New York Daily News

Patz ‘frameup’

- Jury holdout Adam Sirois (left) says Pedro Hernandez (right) did not kill Etan Patz.

THE LONE HOLDOUT in the first Etan Patz trial is standing his ground after 23 other jurors decided the now-convicted killer is guilty.

“While I can appreciate the wish for closure to this terrible story, I am disappoint­ed by the verdict,” Adam Sirois told the Daily News on Wednesday, the day after the resolution of the 38-year-old case.

Sirois, 44, still does not believe the convicted former bodega worker, Pedro Hernandez, 56, is responsibl­e for the abduction and murder of the 6-year-old in 1979. Sirois points instead to longtime suspect Jose Ramos, whom Hernandez’s defense sought to implicate.

Hernandez’s “confession is false and (Ramos) is responsibl­e for the crime, based on the evidence,” Sirois argued.

The panelist, who forced a mistrial after 18 days of deliberati­ons in May 2015, hopes lawyers for Hernandez make progress on their appeal. If the conviction is tossed for legal missteps, the case could go to a third jury.

But Michael Luster, one of the jurors who helped convict Hernandez on the ninth day of deliberati­ons Tuesday, said he and his colleagues decided their initial doubts were not “reasonable” under the law.

The 37-year-old software architect said the panel was initially split, with seven arguing for conviction and five in favor of acquittal or undecided.

“What stuck out to me was, this was not a guy separated from reality,” Luster told The News, speaking of Hernandez. “He said the words, ‘I’m so sorry,’ then started bawling for two minutes. It was real emotion about killing a 6-year-old.”
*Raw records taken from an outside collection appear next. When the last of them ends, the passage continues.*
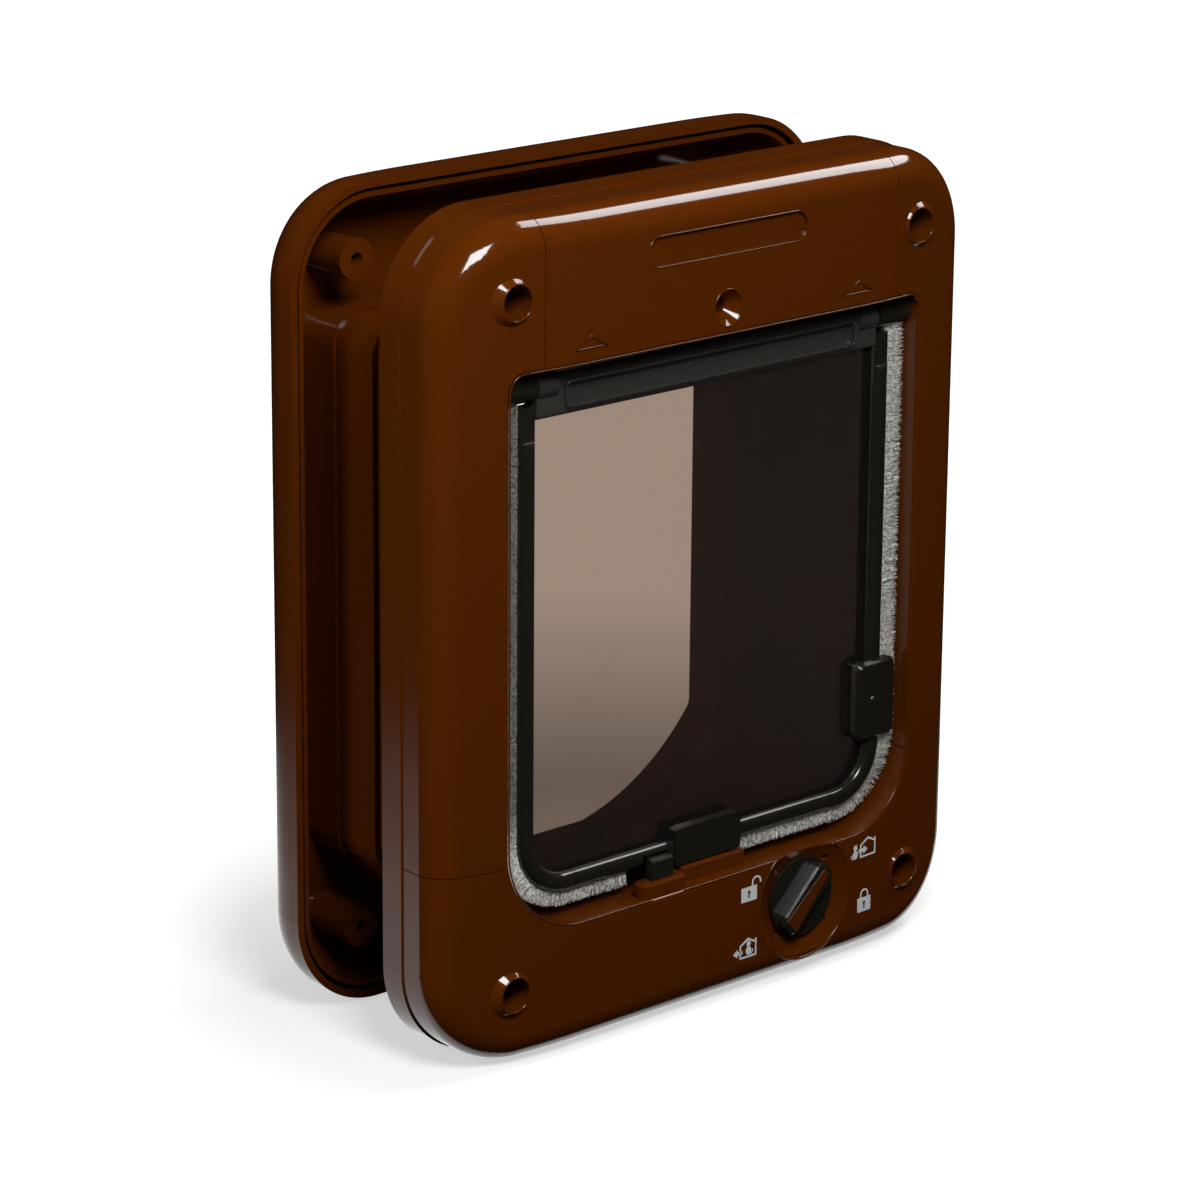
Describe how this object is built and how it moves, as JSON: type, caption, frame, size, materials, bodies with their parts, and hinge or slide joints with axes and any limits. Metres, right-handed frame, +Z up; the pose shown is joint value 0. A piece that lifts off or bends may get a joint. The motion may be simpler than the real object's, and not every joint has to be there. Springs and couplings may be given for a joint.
{
  "type": "cat flap",
  "caption": "Lockable cat flap for a door: a room-side and a street-side frame with telescoping sleeves, a clear brush-edged swinging flap, a four-way knob and two lift bolts.",
  "frame": {"origin": "under the middle of the part, on the plane that its two frames stand on", "axes": "+Z up the door, +Y through the door from the room to the street, +X to the right seen from the room"},
  "size_m": [0.198, 0.0988, 0.238],
  "materials": {
    "brown_plastic": "gloss",
    "black_plastic": "satin",
    "smoked_pane": "clear, lightly smoked",
    "brush_pile": "pale grey-beige pile",
    "magnet_steel": "plain",
    "pin_steel": "plain"
  },
  "bodies": {
    "room_frame": {"base_frame": "brown_plastic", "front_surround": "brown_plastic", "hinge_cover": "brown_plastic", "lower_cover": "brown_plastic", "keeper_magnet": "magnet_steel"},
    "street_frame": {"outer_frame": "brown_plastic"},
    "flap": {"flap_pane": "smoked_pane", "bottom_rim": "black_plastic", "left_rim": "black_plastic", "right_rim": "black_plastic", "hinge_bar": "black_plastic", "left_hinge_pin": "pin_steel", "right_hinge_pin": "pin_steel", "flap_magnet": "magnet_steel", "left_brush": "brush_pile", "right_brush": "brush_pile", "lower_left_brush": "brush_pile", "lower_right_brush": "brush_pile"},
    "knob": {"lock_knob": "black_plastic", "knob_pointer": "brown_plastic", "lock_cam": "black_plastic", "cam_screw": "pin_steel"},
    "front_lock": {"front_bolt": "black_plastic"},
    "rear_lock": {"rear_bolt": "black_plastic"}
  },
  "joints": [
    {"name": "flap_swing", "type": "hinge", "parent": "room_frame", "child": "flap", "pos_m": [0, -0.0386, 0.19], "axis": [1, 0, 0], "range_deg": [-85, 85]},
    {"name": "knob_turn", "type": "hinge", "parent": "room_frame", "child": "knob", "pos_m": [0.0341, -0.0446, 0.0234], "axis": [0, 1, 0], "range_deg": [-90, 180]},
    {"name": "front_bolt_lift", "type": "slide", "parent": "room_frame", "child": "front_lock", "axis": [0, 0, 1], "range_m": [0, 0.0055]},
    {"name": "rear_bolt_lift", "type": "slide", "parent": "room_frame", "child": "rear_lock", "axis": [0, 0, 1], "range_m": [0, 0.0055]},
    {"name": "sleeve_slide", "type": "slide", "parent": "room_frame", "child": "street_frame", "axis": [0, 1, 0], "range_m": [-0.016, 0.008]}
  ]
}
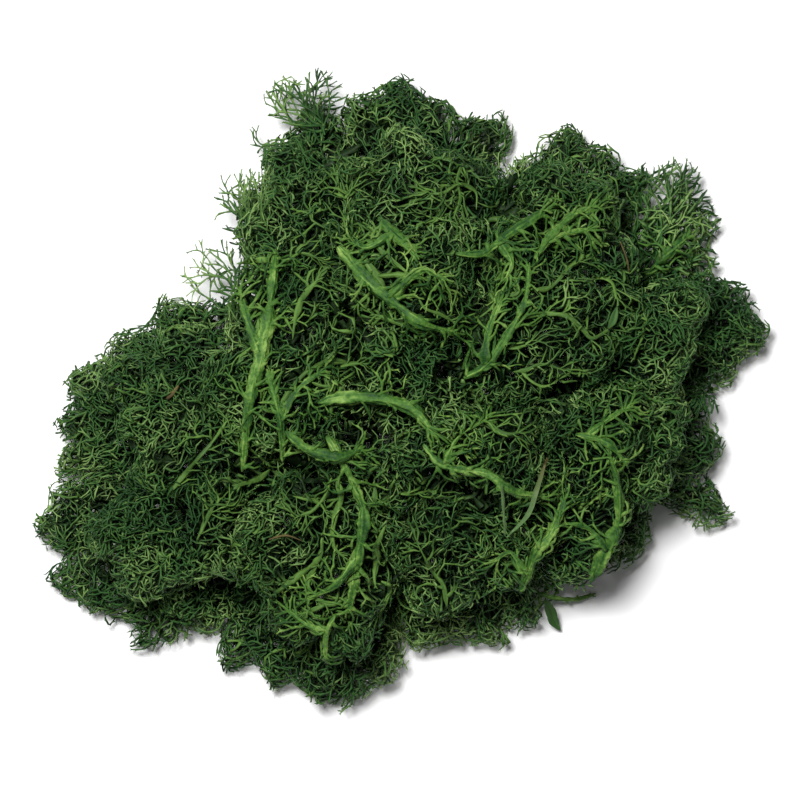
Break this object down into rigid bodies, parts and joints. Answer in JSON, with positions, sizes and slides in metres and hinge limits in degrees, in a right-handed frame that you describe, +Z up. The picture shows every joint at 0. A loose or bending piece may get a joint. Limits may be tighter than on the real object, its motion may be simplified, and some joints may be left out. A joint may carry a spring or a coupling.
{
  "type": "preserved reindeer moss clump",
  "caption": "Handful of deep green preserved reindeer moss: lumpy crowns of fine forked branchlets, with thick pale stems showing on top, lying flat.",
  "frame": {"origin": "middle of the footprint, on the surface that the clump rests on", "axes": "+Z up, +X to the right and +Y to the top of the picture, which looks straight down"},
  "size_m": [0.146, 0.1268, 0.0419],
  "materials": {
    "moss": "matt deep green, soft and fine",
    "stem": "matt yellow-green, slightly waxy",
    "straw": "dry grass, dull",
    "needle": "dry brown, dull",
    "leaf": "thin dark green leaf, dull"
  },
  "bodies": {
    "root": {"tuft_lower_left_edge": "moss", "tuft_lower_left": "moss", "tuft_left": "moss", "tuft_bottom": "moss", "tuft_bottom_right": "moss", "tuft_lower_right": "moss", "tuft_right_lower": "moss", "tuft_right": "moss", "tuft_upper_right": "moss", "tuft_top_right": "moss", "tuft_top": "moss", "tuft_top_left": "moss", "sprig_top_left": "moss", "sprig_left_fork": "moss", "sprig_left_curl": "moss", "tuft_middle": "moss", "tuft_right_middle": "moss", "tuft_centre_left": "moss", "tuft_right_centre": "moss", "tuft_centre_top": "moss", "tuft_centre_right": "moss", "stem_left": "stem", "stem_left_inner": "stem", "stem_bottom": "stem", "stem_bottom_fork": "stem", "stem_dark_bend": "stem", "stem_centre_arch": "stem", "stem_centre_top": "stem", "stem_top": "stem", "stem_upper_bough": "stem", "stem_upper_right": "stem", "stem_far_right": "stem", "stem_right_pair": "stem", "stem_right_middle": "stem", "stem_centre_right": "stem", "stem_lower_right": "stem", "stem_lower_centre": "stem", "grass_blade": "straw", "straw": "straw", "brown_needle": "needle", "tan_needle": "needle", "bark_flake": "needle", "leaf_scrap": "leaf", "leaf_tail": "leaf", "curled_sprig": "stem"}
  },
  "joints": []
}
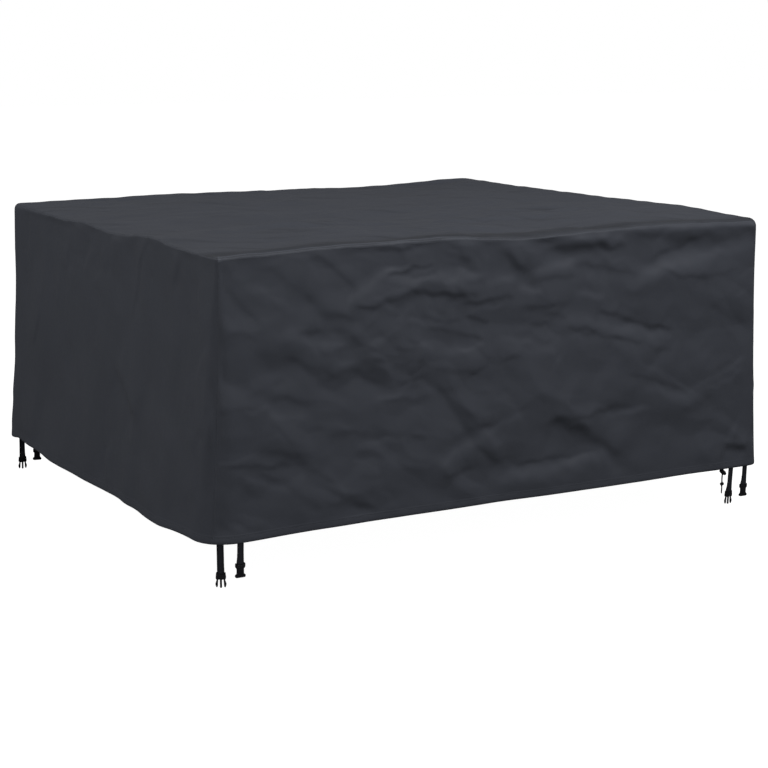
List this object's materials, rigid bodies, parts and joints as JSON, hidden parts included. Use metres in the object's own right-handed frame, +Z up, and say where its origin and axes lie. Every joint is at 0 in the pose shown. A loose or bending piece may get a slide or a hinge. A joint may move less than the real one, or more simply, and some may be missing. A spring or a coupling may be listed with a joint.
{
  "type": "patio furniture cover",
  "caption": "Rectangular fitted cloth cover for outdoor furniture, with seamed walls, a turned hem, webbing straps with side-release buckles, and a drawcord with a cord lock.",
  "frame": {"origin": "the middle of the top panel's underside, where it lies on the furniture", "axes": "+X runs along the long front wall to the right as seen from the front, +Y runs from the front wall to the back wall, +Z is up"},
  "size_m": [1.9918, 1.7155, 0.9555],
  "materials": {
    "cover_cloth": "coated weave with a dull sheen",
    "webbing": "woven, matte",
    "buckle_plastic": "moulded, satin",
    "cord": "braided, matte"
  },
  "bodies": {
    "root": {"top_panel": "cover_cloth", "front_panel": "cover_cloth", "right_panel": "cover_cloth", "back_panel": "cover_cloth", "left_panel": "cover_cloth", "front_left_male_strap": "webbing", "front_left_male_buckle": "buckle_plastic", "front_left_female_strap": "webbing", "front_left_female_buckle": "buckle_plastic", "front_right_male_strap": "webbing", "front_right_male_buckle": "buckle_plastic", "front_right_female_strap": "webbing", "front_right_female_buckle": "buckle_plastic", "back_right_male_strap": "webbing", "back_right_male_buckle": "buckle_plastic", "back_right_female_strap": "webbing", "back_right_female_buckle": "buckle_plastic", "back_left_male_strap": "webbing", "back_left_male_buckle": "buckle_plastic", "back_left_female_strap": "webbing", "back_left_female_buckle": "buckle_plastic", "drawcord": "cord", "cord_lock": "buckle_plastic", "cord_knot": "cord"}
  },
  "joints": []
}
The suspect, who worked at a SoHo bodega next to Etan’s school bus stop, confessed to cops after hours of questionin­g in May 2012. By the end, he said he’d strangled Etan and hidden the boy’s body in a nearby alley.

Luster said that during the deliberati­ons, the pro-acquittal jurors were asked to defend their doubts and those on the guilty side were asked to explain what moved them beyond reasonable doubt. “We came to the same conclusion from different paths,” he added.

Sirois, however, remains adamant that the new jury got it wrong.

“There is enough room for reasonable doubt to vote not guilty,” he said.

Hernandez faces life in prison when he’s sentenced later this month.